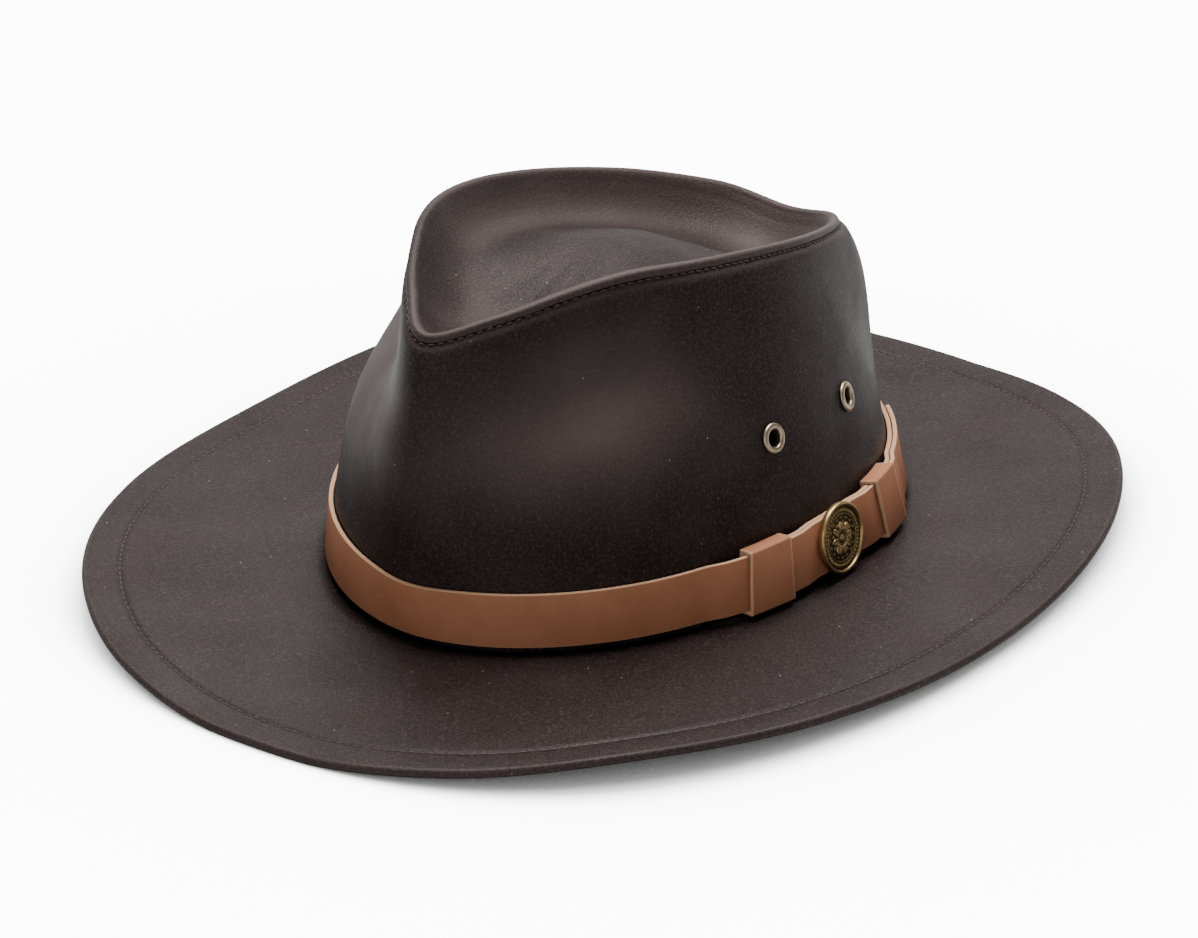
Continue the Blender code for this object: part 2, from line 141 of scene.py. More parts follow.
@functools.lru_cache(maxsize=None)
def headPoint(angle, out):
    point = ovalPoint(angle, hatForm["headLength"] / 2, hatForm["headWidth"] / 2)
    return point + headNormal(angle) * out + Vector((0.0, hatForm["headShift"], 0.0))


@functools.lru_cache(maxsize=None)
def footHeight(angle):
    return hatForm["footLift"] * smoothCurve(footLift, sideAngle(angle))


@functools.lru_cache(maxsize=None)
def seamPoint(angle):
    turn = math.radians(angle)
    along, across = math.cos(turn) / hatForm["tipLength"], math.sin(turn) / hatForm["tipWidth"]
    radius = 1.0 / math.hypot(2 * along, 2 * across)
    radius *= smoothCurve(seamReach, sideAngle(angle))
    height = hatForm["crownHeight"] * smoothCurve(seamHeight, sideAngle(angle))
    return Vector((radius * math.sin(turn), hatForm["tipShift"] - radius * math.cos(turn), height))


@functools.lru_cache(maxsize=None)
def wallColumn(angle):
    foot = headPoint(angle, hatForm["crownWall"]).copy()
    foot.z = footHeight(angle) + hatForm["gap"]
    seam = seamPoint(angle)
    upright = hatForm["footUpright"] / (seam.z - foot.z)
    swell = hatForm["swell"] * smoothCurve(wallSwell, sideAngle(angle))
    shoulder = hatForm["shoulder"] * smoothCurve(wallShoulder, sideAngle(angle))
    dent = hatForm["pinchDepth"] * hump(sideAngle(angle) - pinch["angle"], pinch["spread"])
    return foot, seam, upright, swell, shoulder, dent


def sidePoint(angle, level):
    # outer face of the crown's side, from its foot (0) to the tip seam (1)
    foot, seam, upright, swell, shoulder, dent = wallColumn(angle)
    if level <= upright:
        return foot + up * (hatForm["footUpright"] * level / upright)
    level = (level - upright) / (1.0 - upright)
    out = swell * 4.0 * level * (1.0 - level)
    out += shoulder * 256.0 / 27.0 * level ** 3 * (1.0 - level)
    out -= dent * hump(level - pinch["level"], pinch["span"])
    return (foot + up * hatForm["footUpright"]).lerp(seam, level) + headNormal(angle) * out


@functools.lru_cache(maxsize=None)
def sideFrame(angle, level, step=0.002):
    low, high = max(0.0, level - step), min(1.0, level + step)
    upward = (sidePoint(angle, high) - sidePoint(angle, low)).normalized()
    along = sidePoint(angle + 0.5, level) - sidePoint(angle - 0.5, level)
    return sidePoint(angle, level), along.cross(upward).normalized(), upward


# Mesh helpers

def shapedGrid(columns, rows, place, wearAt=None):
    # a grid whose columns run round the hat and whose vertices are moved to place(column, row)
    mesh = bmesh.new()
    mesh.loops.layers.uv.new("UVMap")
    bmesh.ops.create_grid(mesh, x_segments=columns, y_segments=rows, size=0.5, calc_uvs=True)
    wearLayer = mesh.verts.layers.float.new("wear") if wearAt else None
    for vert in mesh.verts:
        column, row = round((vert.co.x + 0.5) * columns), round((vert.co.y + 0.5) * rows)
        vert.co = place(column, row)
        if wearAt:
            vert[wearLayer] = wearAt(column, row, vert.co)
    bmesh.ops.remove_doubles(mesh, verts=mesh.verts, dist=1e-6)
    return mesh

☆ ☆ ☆

Only the lines from the top of the data through the line that contains "return point +" should be quoted, exactly as they stand.

SOLUTION:
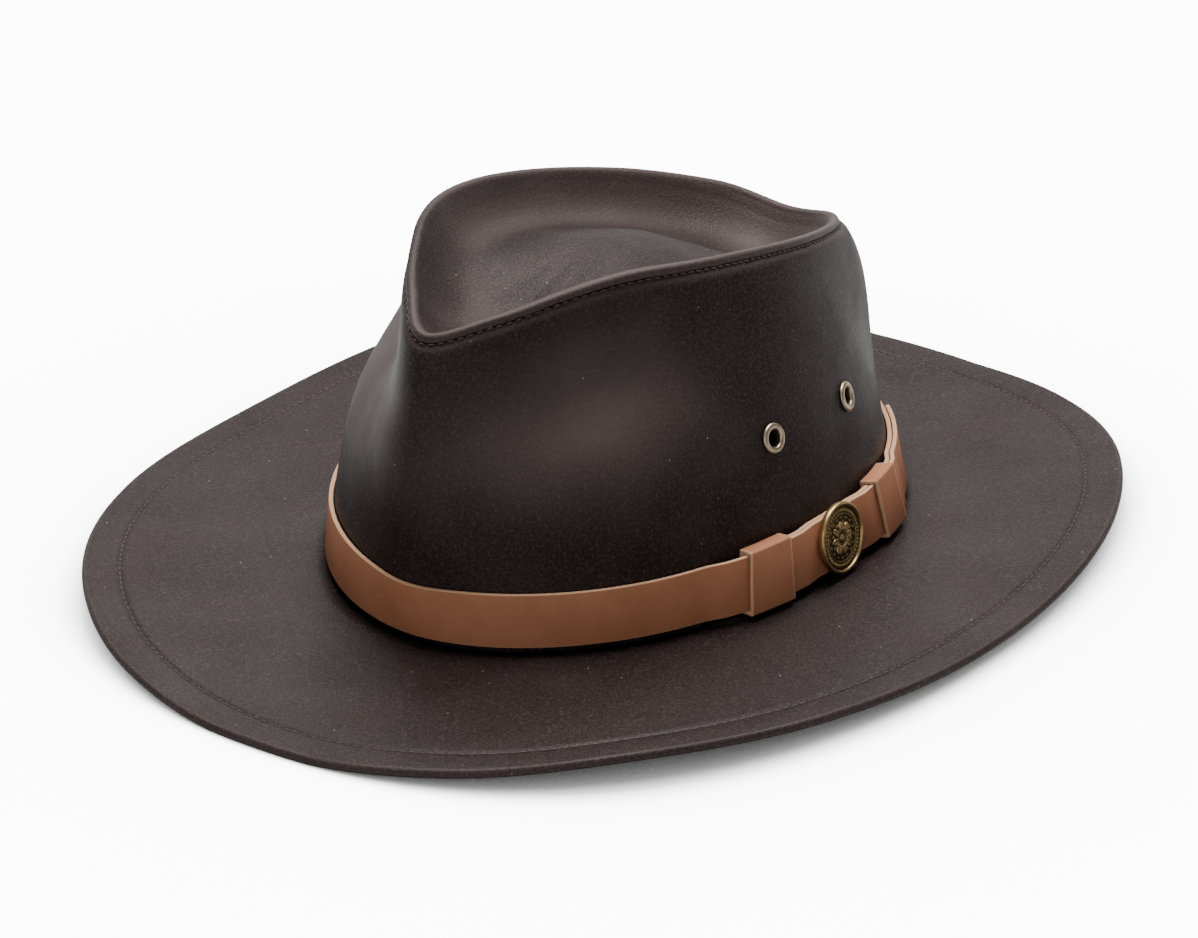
Continue the Blender code for this object: part 2, from line 141 of scene.py. More parts follow.
@functools.lru_cache(maxsize=None)
def headPoint(angle, out):
    point = ovalPoint(angle, hatForm["headLength"] / 2, hatForm["headWidth"] / 2)
    return point + headNormal(angle) * out + Vector((0.0, hatForm["headShift"], 0.0))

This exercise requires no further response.